-- Start --

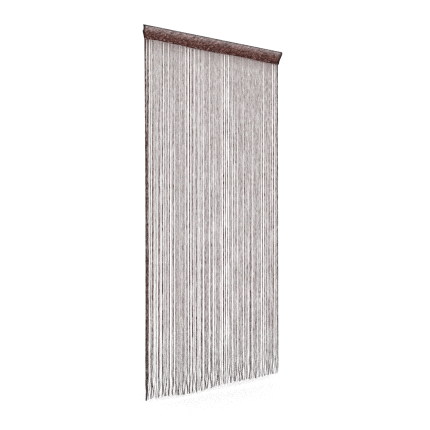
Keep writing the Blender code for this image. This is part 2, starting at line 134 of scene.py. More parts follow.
# Where a light line parts the strings, and how wide it is under the heading, half way down and
# low down. It has no width at the first of the drops, and its three widths at the others.
Parting = namedtuple("Parting", "place top middle low")
GATHER_DROPS = (80 * MM, 96 * MM, 1000 * MM, 1850 * MM)
PARTINGS = [
    Parting(place=6 * MM, top=3 * MM, middle=0, low=0),
    Parting(place=18 * MM, top=0, middle=3 * MM, low=2.5 * MM),
    Parting(place=24 * MM, top=3 * MM, middle=3.5 * MM, low=5 * MM),
    Parting(place=31 * MM, top=0, middle=3.5 * MM, low=1.5 * MM),
    Parting(place=34 * MM, top=3 * MM, middle=0, low=0),
    Parting(place=53 * MM, top=0, middle=1 * MM, low=8 * MM),
    Parting(place=60 * MM, top=0, middle=1.5 * MM, low=7 * MM),
    Parting(place=67 * MM, top=0, middle=5.5 * MM, low=6 * MM),
    Parting(place=71 * MM, top=1.5 * MM, middle=0, low=0),
    Parting(place=90 * MM, top=0, middle=3 * MM, low=6.5 * MM),
    Parting(place=105 * MM, top=2.2 * MM, middle=2 * MM, low=0),
    Parting(place=116 * MM, top=0, middle=5.5 * MM, low=3.5 * MM),
    Parting(place=128 * MM, top=0, middle=0, low=3.5 * MM),
    Parting(place=133 * MM, top=2.6 * MM, middle=3 * MM, low=1 * MM),
    Parting(place=147 * MM, top=0, middle=5 * MM, low=5 * MM),
    Parting(place=171 * MM, top=0, middle=2.5 * MM, low=4 * MM),
    Parting(place=189 * MM, top=0, middle=0, low=2 * MM),
    Parting(place=200 * MM, top=2 * MM, middle=2 * MM, low=1.5 * MM),
    Parting(place=237 * MM, top=2.8 * MM, middle=3 * MM, low=3 * MM),
    Parting(place=253 * MM, top=2.8 * MM, middle=3.2 * MM, low=1.5 * MM),
    Parting(place=270 * MM, top=0.8 * MM, middle=1.5 * MM, low=4.5 * MM),
    Parting(place=290 * MM, top=0, middle=2 * MM, low=5 * MM),
    Parting(place=296 * MM, top=3.6 * MM, middle=4 * MM, low=1.5 * MM),
    Parting(place=317 * MM, top=2.2 * MM, middle=4.5 * MM, low=4 * MM),
    Parting(place=321 * MM, top=1.2 * MM, middle=2 * MM, low=2 * MM),
    Parting(place=326 * MM, top=1 * MM, middle=4.5 * MM, low=5 * MM),
    Parting(place=341 * MM, top=2 * MM, middle=4 * MM, low=0),
    Parting(place=351 * MM, top=1 * MM, middle=4.5 * MM, low=5.5 * MM),
    Parting(place=390 * MM, top=2.5 * MM, middle=4.5 * MM, low=5.5 * MM),
    Parting(place=417 * MM, top=0, middle=3 * MM, low=5 * MM),
    Parting(place=430 * MM, top=0, middle=1.5 * MM, low=2 * MM),
    Parting(place=467 * MM, top=3 * MM, middle=4.5 * MM, low=4.5 * MM),
    Parting(place=474 * MM, top=1 * MM, middle=4.5 * MM, low=5.5 * MM),
    Parting(place=490 * MM, top=3.5 * MM, middle=3 * MM, low=1.5 * MM),
    Parting(place=505 * MM, top=0.8 * MM, middle=5.5 * MM, low=5.5 * MM),
    Parting(place=517 * MM, top=3 * MM, middle=4.5 * MM, low=3.5 * MM),
    Parting(place=543 * MM, top=2 * MM, middle=4.8 * MM, low=5.2 * MM),
    Parting(place=558 * MM, top=0, middle=3 * MM, low=0),
    Parting(place=576 * MM, top=0, middle=0, low=2.5 * MM),
    Parting(place=580 * MM, top=0, middle=6 * MM, low=4 * MM),
    Parting(place=601 * MM, top=0, middle=0, low=2 * MM),
    Parting(place=620 * MM, top=0, middle=2 * MM, low=4 * MM),
    Parting(place=636 * MM, top=0, middle=1.5 * MM, low=3 * MM),
    Parting(place=650 * MM, top=0, middle=0, low=1.5 * MM),
    Parting(place=656 * MM, top=0, middle=0, low=4.5 * MM),
    Parting(place=687 * MM, top=0, middle=4.5 * MM, low=3.5 * MM),
    Parting(place=702 * MM, top=1 * MM, middle=1.5 * MM, low=0),
    Parting(place=723 * MM, top=0, middle=0, low=1.5 * MM),
    Parting(place=733 * MM, top=1.5 * MM, middle=0, low=0),
    Parting(place=753 * MM, top=0, middle=5 * MM, low=5.5 * MM),
    Parting(place=768 * MM, top=1.2 * MM, middle=4.5 * MM, low=5 * MM),
    Parting(place=781 * MM, top=0, middle=2 * MM, low=3.5 * MM),
    Parting(place=796 * MM, top=0, middle=2.8 * MM, low=3.2 * MM),
    Parting(place=820 * MM, top=0.5 * MM, middle=2.4 * MM, low=1.2 * MM),
    Parting(place=834 * MM, top=2.5 * MM, middle=2.2 * MM, low=0),
    Parting(place=843 * MM, top=0, middle=0, low=3 * MM),
    Parting(place=851 * MM, top=3.5 * MM, middle=6.5 * MM, low=2.5 * MM),
    Parting(place=865 * MM, top=0, middle=0, low=2.8 * MM),
]

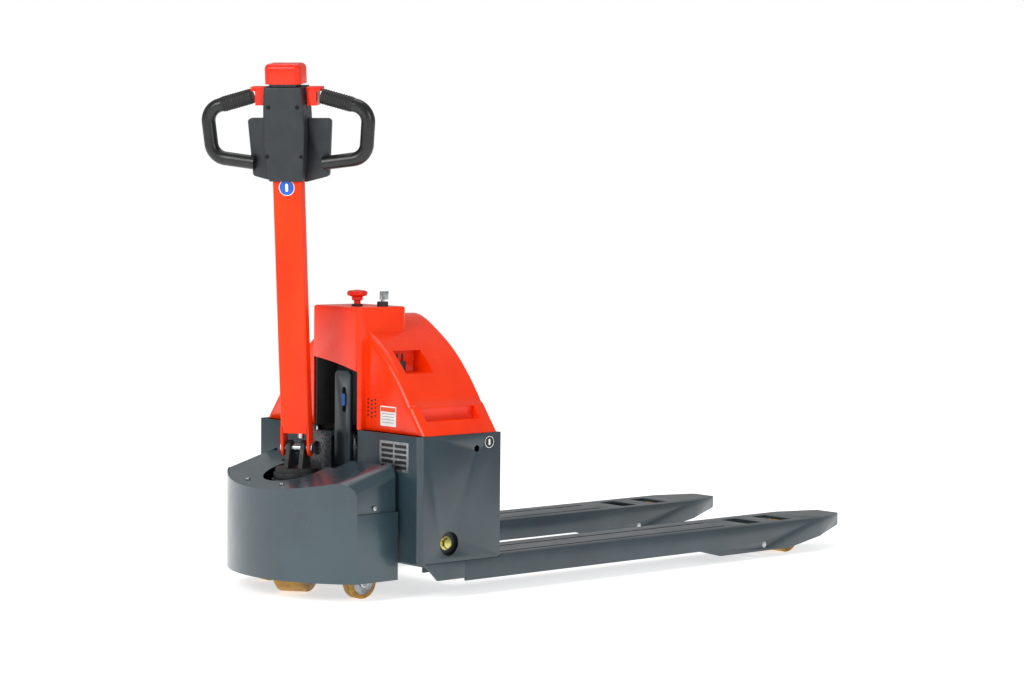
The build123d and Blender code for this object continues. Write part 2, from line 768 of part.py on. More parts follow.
# ---------------------------------------------------------------- forks
fork_root = heel_x - 94
pin_r = 8
fork_bottom = 34
heavy_bottom = 18
fork_inner = fork_width / 2 - fork_plate
root_top = lowered_height - sheet      # the fork steps down under the box floor
window_length = 50
window_width = 88
window_setbacks = (354, 249)   # fork tip back to the start of each window
groove_w = 9
groove_start = 25
groove_end = 425           # fork tip back to the end of the grooves
taper_setback = 130        # where the sides start to draw in
nose_outline = ((30, 39), (9, 21), (0, 8))   # back from the tip, half width there
nose_setback = 114         # where the underside rises to the tip
heavy_front = 238          # the deep part that holds the wheel, from the tip
heavy_rear = 473
heavy_start = 540
for side, sign in sides:
    y = sign * fork_y
    with BuildPart() as fork:
        with BuildSketch(along(y)):
            with BuildLine():
                Polyline(
                    (fork_root, fork_bottom),
                    (fork_root, root_top),
                    (heel_x, root_top),
                    (heel_x, lowered_height),
                    (tip_x - 22, lowered_height),
                    (tip_x, lowered_height - 12),
                    (tip_x - 6, lowered_height - 24),
                    (tip_x - nose_setback, 40),
                    (tip_x - heavy_front, heavy_bottom),
                    (tip_x - heavy_rear, heavy_bottom),
                    (tip_x - heavy_start, fork_bottom),
                    close=True,
                )
            make_face()
        extrude(amount=fork_width / 2, both=True)
        with BuildSketch(Plane.XY):
            with BuildLine():
                Polyline(
                    (fork_root, y - fork_width / 2),
                    (tip_x - taper_setback, y - fork_width / 2),
                    *[(tip_x - back, y - half) for back, half in nose_outline],
                    *[(tip_x - back, y + half) for back, half in reversed(nose_outline)],
                    (tip_x - taper_setback, y + fork_width / 2),
                    (fork_root, y + fork_width / 2),
                    close=True,
                )
            make_face()
        extrude(amount=lowered_height, mode=Mode.INTERSECT)
        for start, top in ((fork_root, root_top), (heel_x + fork_plate, lowered_height)):
            with Locations((start, y, top - fork_plate)):
                Box(tip_x - taper_setback - 8 - start, 2 * fork_inner, lowered_height,
                    align=(Align.MIN, Align.CENTER, Align.MAX), mode=Mode.SUBTRACT)
        for setback in window_setbacks:
            with Locations((tip_x - setback, y, lowered_height)):
                Box(window_length, window_width, 30, align=(Align.MIN, Align.CENTER, Align.CENTER),
                    mode=Mode.SUBTRACT)
        for offset in (-38, 30):
            with Locations((heel_x + groove_start, y + offset, lowered_height)):
                Box(fork_length - groove_start - groove_end, groove_w, 3,
                    align=(Align.MIN, Align.CENTER, Align.CENTER), mode=Mode.SUBTRACT)
        with BuildSketch(along(y)):
            with Locations((pivot_x, arm_pivot_z)):
                Circle(pin_r)
        extrude(amount=fork_width, both=True, mode=Mode.SUBTRACT)
    fork.part.label = f"{side}_fork"
    export_step(fork.part, f"parts/{side}_fork.step")

# Welded plates that carry each fork under the battery box.
plate_t = 6
with BuildPart() as heel_plates:
    for sign in (-1, 1):
        with BuildSketch(along(sign * (half_width - plate_t / 2))):
            with BuildLine():
                Polyline((heel_x - 206, root_top), (heel_x - 170, 40), (fork_root - clearance, 40),
                         (fork_root - clearance, root_top), close=True)
            make_face()
        extrude(amount=plate_t / 2, both=True)
    with Locations((fork_root - 20, 0, root_top - 12)):
        Box(30, overall_width - 2 * plate_t, 24)
    with Locations((fork_root - 20, 0, 60)):
        Box(80, 2 * mast_half + 8, 90, mode=Mode.SUBTRACT)
heel_plates.part.label = "heel_plates"
export_step(heel_plates.part, "parts/heel_plates.step")

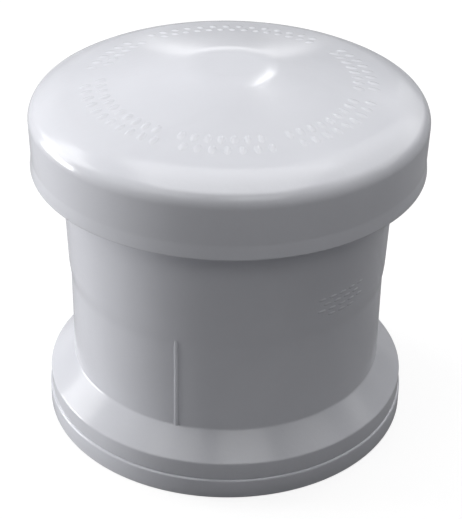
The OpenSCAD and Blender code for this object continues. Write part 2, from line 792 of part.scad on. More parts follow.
// Ring under the membrane, between the seats
module membrane_clamp() {
    color(off_white) difference() {
        ring(clamp_r - clamp_w / 2, clamp_r + clamp_w / 2, membrane_z - clamp_t, membrane_z);
        around(rivet_n) translate([clamp_r, 0, membrane_z - clamp_t - eps])
            cylinder(r = rivet_r + stem_fix_clearance, h = clamp_t + 2 * eps, $fn = 32);
    }
}

// Rivets through clamp, membrane and carrier
module clamp_rivets() {
    low_z = membrane_z - clamp_t - rivet_head_h;
    high_z = carrier_top_z + rivet_head_h;
    color(steel) around(rivet_n) translate([clamp_r, 0, 0]) {
        translate([0, 0, low_z]) cylinder(r = rivet_head_r, h = rivet_head_h, $fn = 32);
        translate([0, 0, low_z]) cylinder(r = rivet_r, h = high_z - low_z, $fn = 32);
        translate([0, 0, carrier_top_z]) cylinder(r = rivet_head_r, h = rivet_head_h, $fn = 32);
    }
}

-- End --

**What you are asked to do:**
Repeat word for word each line from the one with "The OpenSCAD and" to the end of the records above, inclusive.

**Response to this exercise:**
The OpenSCAD and Blender code for this object continues. Write part 2, from line 792 of part.scad on. More parts follow.
// Ring under the membrane, between the seats
module membrane_clamp() {
    color(off_white) difference() {
        ring(clamp_r - clamp_w / 2, clamp_r + clamp_w / 2, membrane_z - clamp_t, membrane_z);
        around(rivet_n) translate([clamp_r, 0, membrane_z - clamp_t - eps])
            cylinder(r = rivet_r + stem_fix_clearance, h = clamp_t + 2 * eps, $fn = 32);
    }
}

// Rivets through clamp, membrane and carrier
module clamp_rivets() {
    low_z = membrane_z - clamp_t - rivet_head_h;
    high_z = carrier_top_z + rivet_head_h;
    color(steel) around(rivet_n) translate([clamp_r, 0, 0]) {
        translate([0, 0, low_z]) cylinder(r = rivet_head_r, h = rivet_head_h, $fn = 32);
        translate([0, 0, low_z]) cylinder(r = rivet_r, h = high_z - low_z, $fn = 32);
        translate([0, 0, carrier_top_z]) cylinder(r = rivet_head_r, h = rivet_head_h, $fn = 32);
    }
}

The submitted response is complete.